White-throated Swift, © Photo by Steve Kaye

Progress Report


Progress Report: Another Step Forward


White-throated Swift, © Photo by Steve Kaye, in blog post: Progress Report

White-throated Swift


Perhaps, you might call this progress.

I took the above photo of a White-throated Swift on March 5, 2011.

And yes, I know it’s a bad photo. Most of you will have to use your imagination to recognize the bird.

But it was the only photo that I had of this bird. So I kept it.

Then, six years later, on March 20, 2017, I saw this bird a second time while in Joshua Tree National Park.

And I took the photo shown below.


White-throated Swift, © Photo by Steve Kaye

White-throated Swift


Now you can see the eye and feathers.

Admittedly, this photo could be better. But for now, it’s the best photo that I have. (I like the way the bird has its tail spread open.)

So that’s an example of progress in bird photography. Imagine, at this rate, it could be six years before I take another (and I hope better) photo of a White-throated Swift.

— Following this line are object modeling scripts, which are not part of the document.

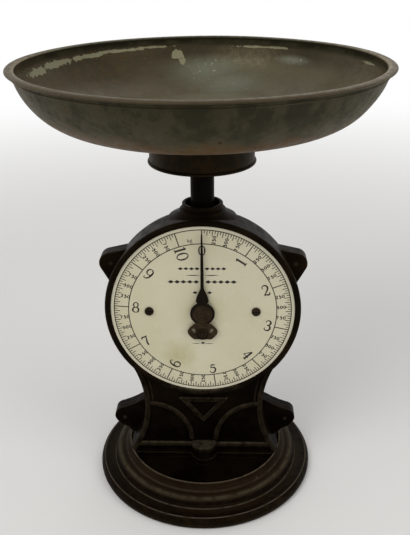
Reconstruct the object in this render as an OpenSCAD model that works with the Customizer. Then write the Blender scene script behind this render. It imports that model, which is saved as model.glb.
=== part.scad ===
// Household spring balance: a round pan on a post, a clock dial in a waisted cast casing,
// and a round moulded base. Millimetres, +Z up, front towards -Y, origin under the base's centre.

/* [Dial and casing] */
// Radius of the enamelled dial
dial_r = 75; // [74:0.5:76]
// Height of the dial's centre above the table
dial_z = 165.4; // [164:0.2:167]
// Thickness of the cast walls
wall = 4; // [3.5:0.1:4.5]
// Half the depth of each side lug
lug_half = 6.2; // [5.6:0.1:6.6]
// Radius of the mouth that the post runs through
mouth_r = 13.8; // [12.5:0.1:14]

/* [Base] */
// Largest radius of the base, over its rounded plinth
base_r = 96; // [93:0.2:97]
// Radius of the sharp ring around the sunken floor
base_ring_r = 68.2; // [67.8:0.1:69]

/* [Pan] */
// Largest radius of the pan, over its rolled rim
pan_r = 141.5; // [138:0.5:146]
// Height of the pan's flat bottom above the table
pan_z = 312.5; // [312:0.1:314]
// Radius of the gentle dishing around the flat bottom
pan_dish_r = 258; // [250:2:270]
// Radius of the bend between the dished bottom and the side
pan_bend_r = 51.5; // [49:0.5:54]
// Thickness of the tin
tin = 0.9; // [0.7:0.1:1.2]
// Radius of the collar under the pan
collar_r = 41; // [40:0.2:42]

/* [Mechanism] */
// Radius of the post
post_r = 9.45; // [9.2:0.05:9.6]
// Teeth on the pinion
pinion_teeth = 12; // [12:1:12]
// Radius of the pinion's pitch circle
pinion_r = 4; // [3.9:0.05:4.05]
// Turns of each weighing spring
spring_turns = 16; // [12:1:18]
// Diameter of the spring wire
spring_wire = 1.75; // [1.5:0.05:1.9]
// Faces on a full turn of a round surface
smooth = 72; // [48:12:96]

/* [Hidden] */
$fn = smooth;
eps = 0.01;

// Colours, as the old finish shows them
japan_black = [0.10, 0.085, 0.075];
enamel_ivory = [0.87, 0.85, 0.78];
dark_tin = [0.33, 0.34, 0.30];
blued_steel = [0.16, 0.15, 0.15];
bright_steel = [0.62, 0.62, 0.60];
yellow_brass = [0.72, 0.58, 0.28];

// Base
floor_z = 19;
floor_t = 5.5;
plinth_z = 10.1;
plinth_w = 6.4;
ledge_r = 82.4;
torus_r = 5.9;
torus_c = [ledge_r - torus_r, 12.4];
ring_z = 25.3;
cove_r = 6;
cove_c = [base_ring_r + 7, ring_z - 0.5];

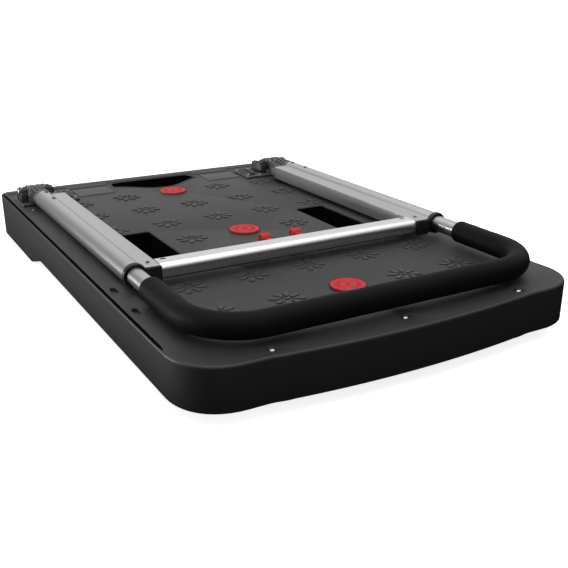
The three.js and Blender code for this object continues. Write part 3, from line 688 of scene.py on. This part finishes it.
def build_rails():
    for name, s in SIDES:
        b = Build()
        bore = [(s * RAIL_X + BORE_R * math.cos(t), RAIL_Z + BORE_R * math.sin(t))
                for t in (2 * math.pi * k / 48 for k in range(48))]
        x = sorted((s * (WEB_IN + 2), s * (RAIL_X - TUBE_R - 0.6)))
        cav = rrect(x[0], x[1], WEB_BOT + 2, WEB_TOP - 2, 1, 3)
        extrude_y(b, rail_profile(s), [bore, cav], RAIL_F, RAIL_B)
        b.make("rail_" + name, M_ALU, "handle_frame", ["side_rail_" + name], angle=38)
        # dark panhead screws: two near the hinge, one at the crossbar joint
        b = Build()
        for y in RAIL_SCREWS_Y:
            b.lathe([(0, 0), (2.9, 0), (2.9, 0.5), (2.2, 1.2), (1.2, 1.4), (1.0, 0.9), (0, 0.9)],
                    (s * (RAIL_X - 1.5), y, RAIL_Z + TUBE_R - 0.3), "z", 20)
        b.lathe([(0, 0), (2.4, 0), (2.4, 0.4), (1.7, 0.9), (1.0, 0.9), (0.9, 0.6), (0, 0.6)],
                (s * JOINT_SCREW[0], JOINT_SCREW[1], WEB_TOP - 0.1), "z", 20)
        b.make("rail_screws_" + name, M_CAST, "handle_frame")
        # black moulded cap
        b = Build()
        f = RAIL_F - 0.3
        ring = [(10.2, f + 2), (10.2, f - 3.6), (10.6, f - 4.4), (11.4, f - 5), (13.0, f - 5),
                (13.6, f - 4.4), (13.8, f - 3.4), (13.8, f)]
        rings = [[(s * RAIL_X + r * math.cos(t), y, RAIL_Z + r * math.sin(t))
                  for t in (2 * math.pi * k / 56 for k in range(56))] for r, y in ring]
        b.rings(rings, closed=True)
        b.box(s * WEB_IN, s * (RAIL_X - 13.0), f - 4.6, f, WEB_BOT, WEB_TOP, r=1.1, seg=3)
        b.make("rail_end_" + name, M_BLACK, "handle_frame", ["rail_cap_" + name])


BAR_ROUND = 8.5


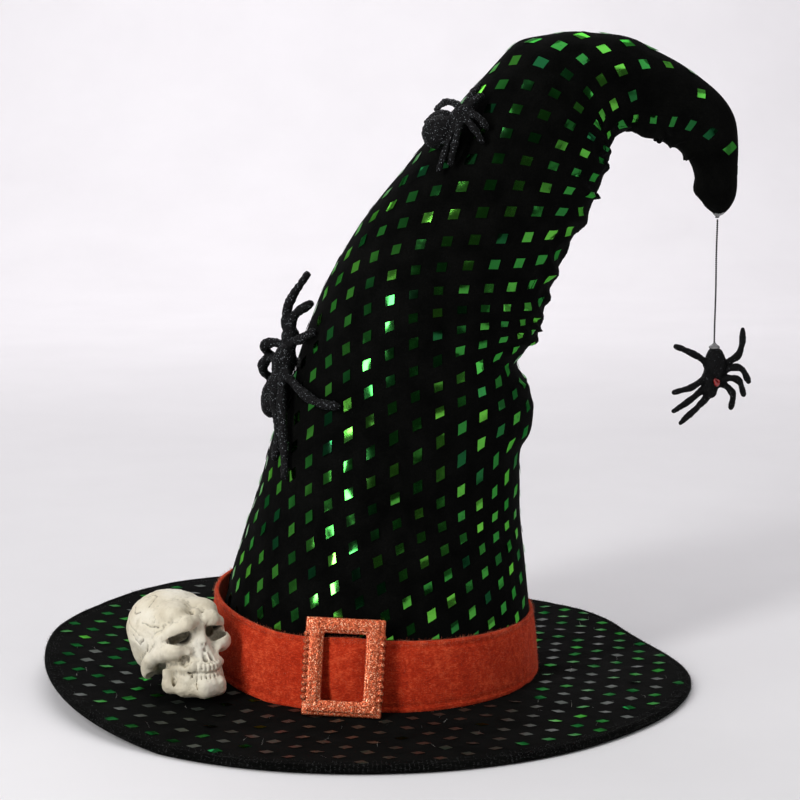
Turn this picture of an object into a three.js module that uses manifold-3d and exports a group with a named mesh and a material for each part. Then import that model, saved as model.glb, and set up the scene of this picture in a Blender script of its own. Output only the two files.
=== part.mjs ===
// A crooked witch's hat of foil-dotted velour, in millimetres, +Z up.
// The origin is the middle of the head opening, on the surface that the brim stands on.
// The front of the hat looks along -Y, and the crown leans and curls over towards +X.
import * as THREE from "three";
import { mergeVertices } from "three/addons/utils/BufferGeometryUtils.js";
import Module from "manifold-3d";

const wasm = await Module();
wasm.setup();

// ---- Driving dimensions ----
const gap = 0.3; // left between pieces that touch on the real hat
const cloth = 1.2; // velour with its fused backing
const foam = 2; // lining that keeps the crown up
const ribbon = 0.8; // sweatband and gathering elastic
const felt = 2.3; // hat band, folded double

// Centre x, centre z and radius of the crown, from the brim seam to the elbow
const crownStations = [
  [-0.7, 0, 98.7],
  [3.6, 57, 89],
  [9.4, 106, 79],
  [18, 150, 72],
  [27, 196, 66],
  [40, 238, 60.5],
  [66, 284, 53],
  [93, 322, 45.5],
  [120, 345, 36],
  [148, 349, 26],
];
// The same for the tip, from beside its ball root to its glued end
const tipStations = [
  [156.3, 347.8, 22.7],
  [172, 342, 21.8],
  [187, 331, 20],
  [196, 316, 16.5],
  [199.5, 300, 12.5],
  [201, 290, 10.3],
  [201.4, 282.3, 7.5],
];
const elbow = new THREE.Vector3(148, 0, 349);
const ballRadius = 24.2; // the tip's root turns in the end of the crown
const ballDip = THREE.MathUtils.degToRad(8); // the tip leaves the elbow this far below +X

const crownSides = 28;
const crownSpans = 12; // between the rings of the crown and of what lines it
const brimSides = 40;
const tipSides = 16;

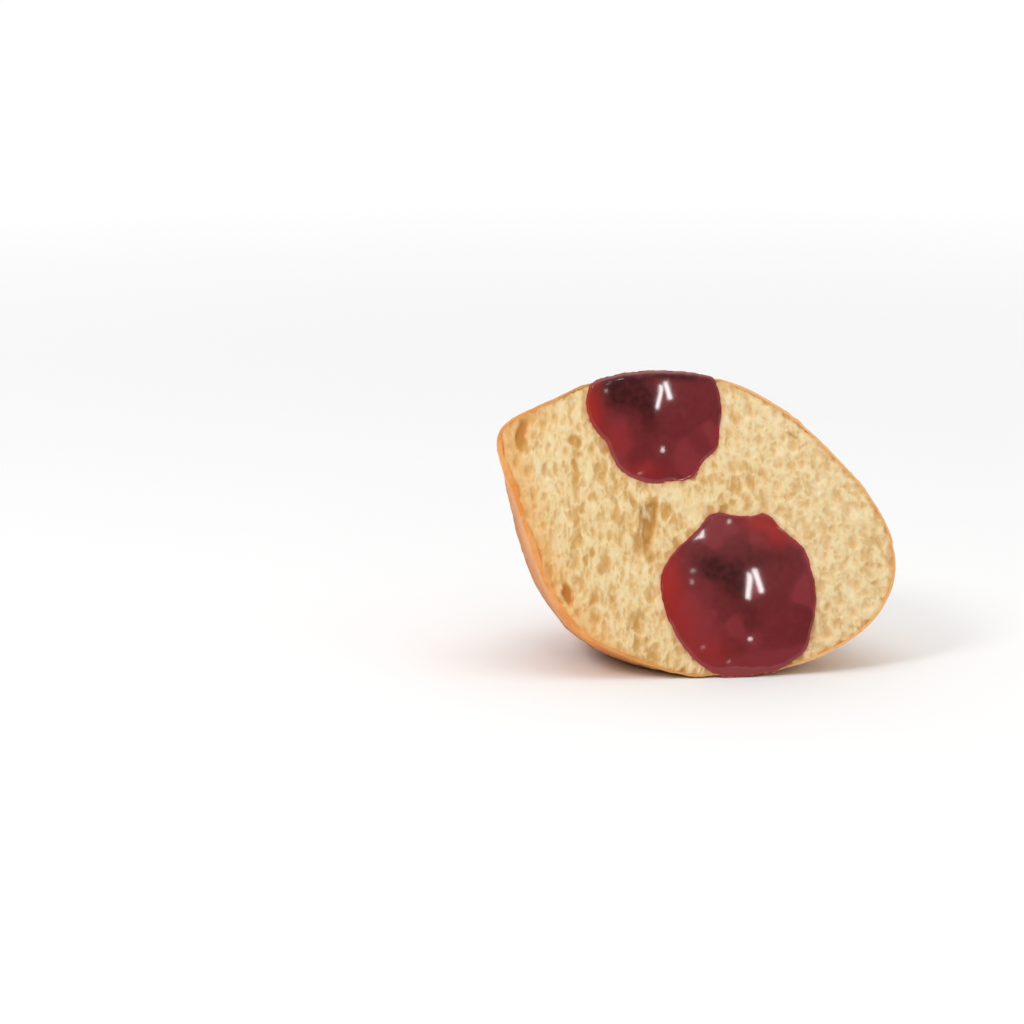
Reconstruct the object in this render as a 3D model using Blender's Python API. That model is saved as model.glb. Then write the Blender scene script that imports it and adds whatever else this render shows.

By the way, White-throated Swifts are difficult to photograph. They’re small (6.5-in or 16.5-cm long). And they’re considered one of the fastest flying birds.

They almost live in the air as they dart erratically about, catching insects. Oddly, they even mate while flying. But they do need to land before laying eggs.

That’s because birds are smart enough to know about gravity.

Much success,

Steve Kaye

PS: Birds like the White-throated Swift need insects to survive. So use pesticides with great caution. Or better still: Avoid using pesticides. Here’s an article that tells why: Pest Control Chemicals


Help Birds Tip

This is worth repeating: Avoid Easter Grass

Please find an alternative to plastic Easter Grass. For example, use crumpled tissue paper or a piece of cloth.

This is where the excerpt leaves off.